Color, music, and mood… all blue!

Without an ontology we cannot speak of semantics. Therefore we can use tags to add semantic to a digital object only if we can relate those tags to one or more formal ontologies, described by using a language like OWL, for example. A great (and free) tool to visually create ontologies (and much more) is Protégé. Really it is a free, open-source platform that provides people with a suite of tools to build domain models and knowledge-based applications with ontologies.

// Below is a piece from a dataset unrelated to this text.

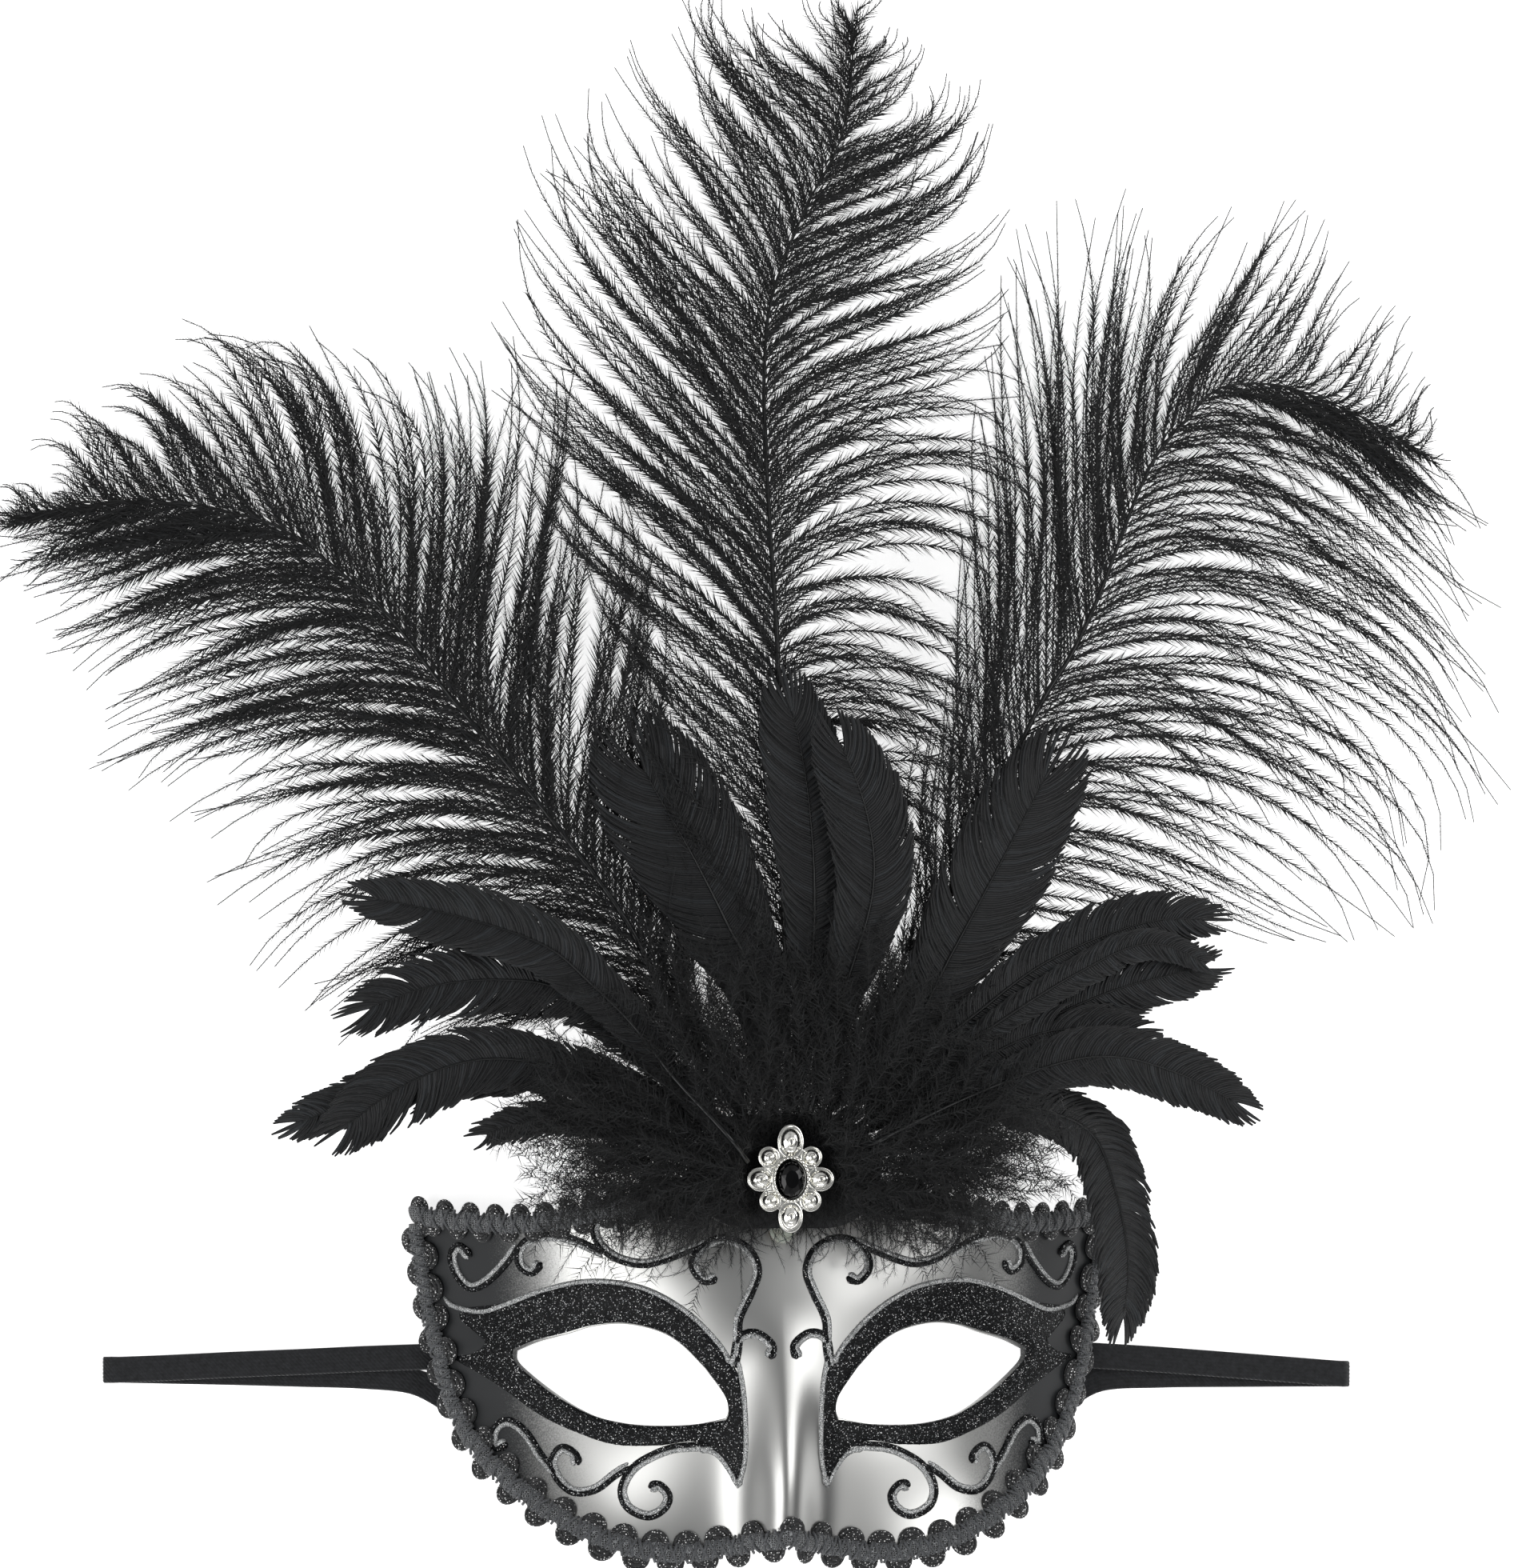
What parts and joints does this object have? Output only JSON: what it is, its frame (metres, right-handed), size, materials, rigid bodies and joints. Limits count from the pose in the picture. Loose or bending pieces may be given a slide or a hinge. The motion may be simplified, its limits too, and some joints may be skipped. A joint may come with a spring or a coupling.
{
  "type": "venetian masquerade mask",
  "caption": "Half mask with painted scrolls, braid edging, a brooch, a spray of ostrich plumes and flat feathers, and an elastic head band.",
  "frame": {"origin": "on the plane of the wearer's face, midway between the eyes", "axes": "+X to the right seen from the front, +Y up the forehead towards the plumes, +Z out of the front; the mask lies on its back on Z = 0"},
  "size_m": [0.3522, 0.3611, 0.0664],
  "materials": {
    "silver_shell": "satin silver lacquer, sprayed black at the temples",
    "black_glitter": "glitter glue, black with silver flakes",
    "gimp_braid": "black gimp with silver lurex",
    "elastic": "flat braided elastic, ribbed lengthwise",
    "felt": "pressed felt",
    "hot_glue": "set hot-melt glue",
    "plated_metal": "bright plated casting",
    "black_stone": "faceted black acrylic",
    "ostrich": "dyed ostrich plume",
    "coque": "dyed flat feather",
    "marabou": "dyed marabou down"
  },
  "bodies": {
    "mask": {"mask_shell": "silver_shell", "glitter_eye_left": "black_glitter", "glitter_eye_right": "black_glitter", "scrolls_brow_left": "black_glitter", "scrolls_brow_right": "black_glitter", "scrolls_cheek_left": "black_glitter", "scrolls_cheek_right": "black_glitter", "braid_top": "gimp_braid", "braid_lower": "gimp_braid", "elastic_band": "elastic", "band_patch_left": "felt", "band_patch_right": "felt", "feather_pad": "felt", "pad_glue": "hot_glue", "brooch_glue": "hot_glue", "brooch_setting": "plated_metal", "brooch_milgrain": "plated_metal", "brooch_stone": "black_stone", "blade_left_1": "coque", "blade_left_2": "coque", "blade_left_3": "coque", "blade_left_4": "coque", "blade_left_5": "coque", "blade_centre_1": "coque", "blade_centre_2": "coque", "blade_centre_3": "coque", "blade_right_1": "coque", "blade_right_2": "coque", "blade_right_3": "coque", "blade_right_4": "coque", "blade_right_5": "coque", "blade_right_6": "coque", "blade_right_7": "coque", "down_left": "marabou", "down_right": "marabou", "down_back": "marabou", "down_front": "marabou"},
    "plume_left": {"plume_left": "ostrich"},
    "plume_centre": {"plume_centre": "ostrich"},
    "plume_right": {"plume_right": "ostrich"}
  },
  "joints": [
    {"name": "plume_left_sway", "type": "hinge", "parent": "mask", "child": "plume_left", "pos_m": [0, 0.048, 0.0504], "axis": [0, 0, 1], "range_deg": [-6, 6], "stiffness_Nm_per_rad": 0.02},
    {"name": "plume_centre_sway", "type": "hinge", "parent": "mask", "child": "plume_centre", "pos_m": [0, 0.048, 0.0526], "axis": [0, 0, 1], "range_deg": [-6, 6], "stiffness_Nm_per_rad": 0.02},
    {"name": "plume_right_sway", "type": "hinge", "parent": "mask", "child": "plume_right", "pos_m": [0, 0.048, 0.0515], "axis": [0, 0, 1], "range_deg": [-6, 6], "stiffness_Nm_per_rad": 0.02}
  ]
}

A formal ontology is important, but not always sufficient, anyway. In fact, semantic deals with meaning, and any meaning has to be interpreted within a culture, and cultures express themselves by natural languages. There are concepts that have no correspondences in different cultures, others that have a different meaning or interpretation, others that use different terms to be expressed. Black is the color for mourning in many Western countries, whereas white is the color for weddings, but in many Middle East countries it is white to be used for mourning. Analogously, blue color is related to no mood in Italian culture. So, just translating the tag is not enough, as well as it is not enough to specify the ontology. The cultural context is the third element of the game. Many researchers are inclined to underestimate this aspect because a relevant part of web speaks English, especially the scientific one, but even English is a language used by many different cultures in many different ways.

So, if we want to add semantics to the tagging mechanism, in addition to a dictionary of terms, we need an ontology and a cultural context, which could be or not associated to a specific natural language. These ones are the three axes of a 3D semantic space. Please, note that the focus is on culture, not just language. It is not simply a matter of translation. We can probably use existing formal languages like OWL and RDF to provide these axes, but without them, any tagging does not provide to our web more meaning to digital object that what can be indexed by analysing the object itself.